Medicago polymorpha L.

California Bur Clover

Medicago_polymorpha_plant.jpg
STATS

Introduced
CC = *
CW = 3
MOC = 1

© DETenaglia

Family - Fabaceae/Faboideae

Habit - Annual forb with shallow, slender taproots.

Stems - Prostrate to loosely ascending from a spreading base, to 60 cm, often mat-forming or low mound-forming, glabrous.

Leaves - Alternate, pinnately trifoliate, petiolate. Petioles 15-70 mm long. Stipules 3-15 mm long, the margins deeply few-lobed more than halfway to the midvein, fused to the petiole near the base. Leaflets 6-25 mm long, 4-20 mm wide, mostly longer than wide, obovate to obtriangular, rounded or minutely notched at the tip, usually with a small, narrowly triangular, sharply pointed tooth at the very tip, the surfaces glabrous or nearly so, lacking a red or purple spot.

Medicago_polymorpha_stipules.jpg Stipules of the leaf.

© DETenaglia

Inflorescences - Appearing as small, headlike clusters, more or less globose, with 2-5 flowers, mostly shorter than the subtending leaves, the stalk 8-25 mm long.
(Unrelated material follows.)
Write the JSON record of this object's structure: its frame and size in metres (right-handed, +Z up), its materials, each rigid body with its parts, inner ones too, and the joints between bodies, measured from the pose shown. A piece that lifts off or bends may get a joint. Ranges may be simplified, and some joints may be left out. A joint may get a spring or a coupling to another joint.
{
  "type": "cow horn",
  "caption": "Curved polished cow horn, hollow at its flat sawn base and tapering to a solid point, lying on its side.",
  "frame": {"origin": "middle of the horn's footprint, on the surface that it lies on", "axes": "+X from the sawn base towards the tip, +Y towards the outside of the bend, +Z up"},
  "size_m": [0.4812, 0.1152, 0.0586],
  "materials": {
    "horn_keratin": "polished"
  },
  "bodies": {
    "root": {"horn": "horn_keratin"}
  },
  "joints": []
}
Flowers - Calyces with the tube 0.8-1.2 mm long, the lobes 1.5-2.0 mm long. Corollas 3.5-4.5 mm long, yellow. Filaments with the fused portion 1.5-2.0 mm long, the free portion 0.5-1.0 mm long.

Medicago_polymorpha_flowers.jpg Flowers.

© DETenaglia

Fruits - Modified legumes with the body 4-6 mm long, more or less globose, spirally coiled for mostly 2-4 turns, the outer margin thickened but lacking parallel ridges along the suture, usually with 2 rows of prickles, these 1.5-3.0 mm long, with hooked tips, otherwise glabrous, straw-colored to light brown at maturity, 3-6-seeded.
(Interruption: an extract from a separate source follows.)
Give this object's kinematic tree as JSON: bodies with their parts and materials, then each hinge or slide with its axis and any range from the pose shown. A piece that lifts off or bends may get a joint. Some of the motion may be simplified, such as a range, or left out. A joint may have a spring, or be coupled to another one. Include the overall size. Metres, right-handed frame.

Medicago_polymorpha_fruits.jpg Fruits.

© DETenaglia

Flowering - April - May.

Habitat - Waste places, lawns, roadsides, railroads.

Origin - Native to Eurasia.

Lookalikes - None close.

Other info. - This introduced species is rare in Missouri. In the continental U.S. it is much more abundant along the Pacific and southern states. It is likely that the plant will spread over time. The species is easy to identify from its small yellow flowers, deeply fringed leaf stipules, and coiled fruits with bristly margins. Another species, M. arabica (L.) Huds., is similar but typically has a dark central splotch on each leaflet and stipules which are less deeply incised as those of M. polymorpha.

Photographs taken in Crystal River, FL., 2-11-03 (DETenaglia).